Mainufer Klein-Welzheim, die Sonne steht tief. Es ist einer der ersten hoffnungsgeladenen Frühlingstage nach einem kurzen Winter. Die Kälte schneidet noch in die Haut ein und ich vergrabe meine Hände in den Manteltaschen. Mein Atem bildet kleine Dampfwolken, die langsam nach oben steigen und sich auflösen. Es ist nahezu windstill. Ich schließe für einen Moment die Augen und sauge die kalte Luft in mich auf. Durch meine Augenlieder spüre ich noch das Sonnenlicht. Die Kirchturmglocke verkündet die volle Stunde, 17 Uhr.
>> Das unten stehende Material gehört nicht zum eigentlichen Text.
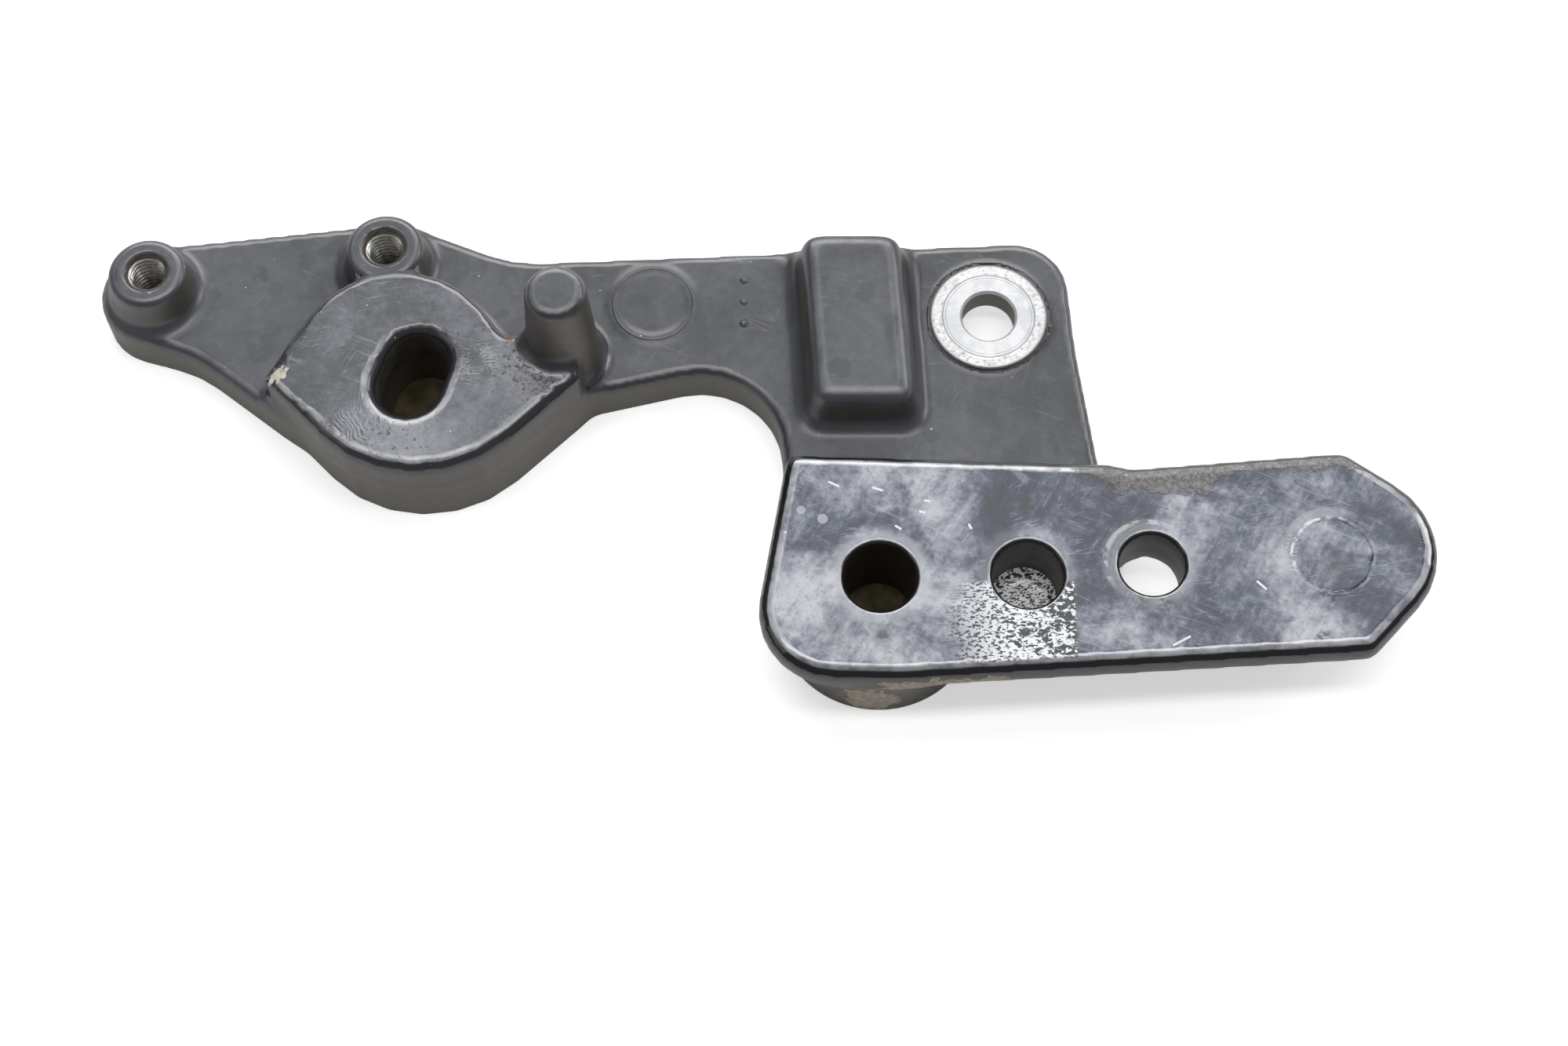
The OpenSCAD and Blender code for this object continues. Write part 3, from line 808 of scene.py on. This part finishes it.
def lay_pressed_ring(f):
    """Ring pressed into the nose by a washer, with a pale crescent outside its upper left."""
    n = f.n
    x, y, radius = WITNESS
    warped = n.plus(n.distance(f.place, (x, y)), n.swing(n.noise(f.place, 0.3, 3), 1.2))
    off_ring = n.math("SUBTRACT", warped, radius)
    upper_left = f.upper_left((x, y), 9.0)
    crescent = n.within(off_ring, 0.3, 1.9, 0.5)
    f.lay(n.times(crescent, upper_left, f.flat, 0.45), (0.46, 0.48, 0.50), 0.34)
    line = n.ramp(n.math("ABSOLUTE", off_ring), 0.42, 0.12)
    strength = n.ramp(upper_left, 0.0, 1.0, 0.22, 0.95)
    broken = f.patchy(0.40, 0.56, 0.45, 4)
    f.lay(n.times(line, strength, broken, f.flat), (0.80, 0.81, 0.84), 0.3)
    near_ring = n.within(off_ring, -1.0, 1.2, 0.4)
    ticks = n.noise(n.stretched(f.place, 8, (1.6, 0.35, 1)), 1.0, 2)
    left = n.times(near_ring, n.ramp(f.x, x - 5.0, x - 7.0), n.ramp(ticks, 0.56, 0.64))
    f.lay(n.times(left, f.flat, 0.6), (0.68, 0.69, 0.72), 0.3)
    f.rise(n.ramp(n.math("ABSOLUTE", off_ring), 0.9, 0.2), -0.07)
    smudge = n.times(f.glow((88.6, 2.0), 4.2), f.patchy(0.38, 0.55, 0.6, 4))
    f.lay(n.times(smudge, f.flat, 0.7), (0.085, 0.075, 0.062), 0.4)
    for x, y, size in BAR_PITS:
        pit = n.times(f.spot((x, y, BAR), size, 0.2), f.flat, 0.9)
        f.lay(pit, (0.05, 0.05, 0.06), 0.4, height=-0.1)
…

Ich öffne die Augen und drehe meinen Kopf nach oben. Über mir säumen die noch kahlen Baumkronen den wolkenlos blauen Himmel, der sich in jede Richtung in die Unendlichkeit auszustrecken scheint. In einem Ast sitzt ein Vogel, der seinen Kopf in das Gefieder zurückzieht, um sich vor der Kälte zu schützen. Ein lachendes Mädchen rast an mir mit ihrem Kinderfahrrad vorbei und klingelt beim Überholen. Dabei verschreckt sie den Vogel über mir, der sich in die Luft erhebt und irgendwo über dem Main verschwindet.
Ich senke meinen Blick wieder und sehe dem Mädchen hinterher. Auch ihr habt das Mainufer aufgesucht, um das Wetter zu genießen. Links und rechts strömt ihr in unregelmäßigen Abständen an mir vorüber, während ich angewurzelt in der Mitte des Weges stehen bleibe, wie ein Felsen in einem Gebirgsbach. Die Sonne senkt sich immer weiter nieder, sodass ich euch fast nicht mehr sehen kann, weil ihr im Licht der Sonne verschwindet. Aus dem gleißenden Licht kommt ihr heraus, wie Himmelsgestalten aus den Wolken und in diesem Licht verschwindet ihr wieder. Ich sehe euch an, meine Engel des Mainufers und eure Haare glänzen im Gegenlicht.
Die Sonne verschwindet langsam hinter dem Horizont und der Zauber mit ihr…
Gute Nacht, mein kleines Seligenstadt.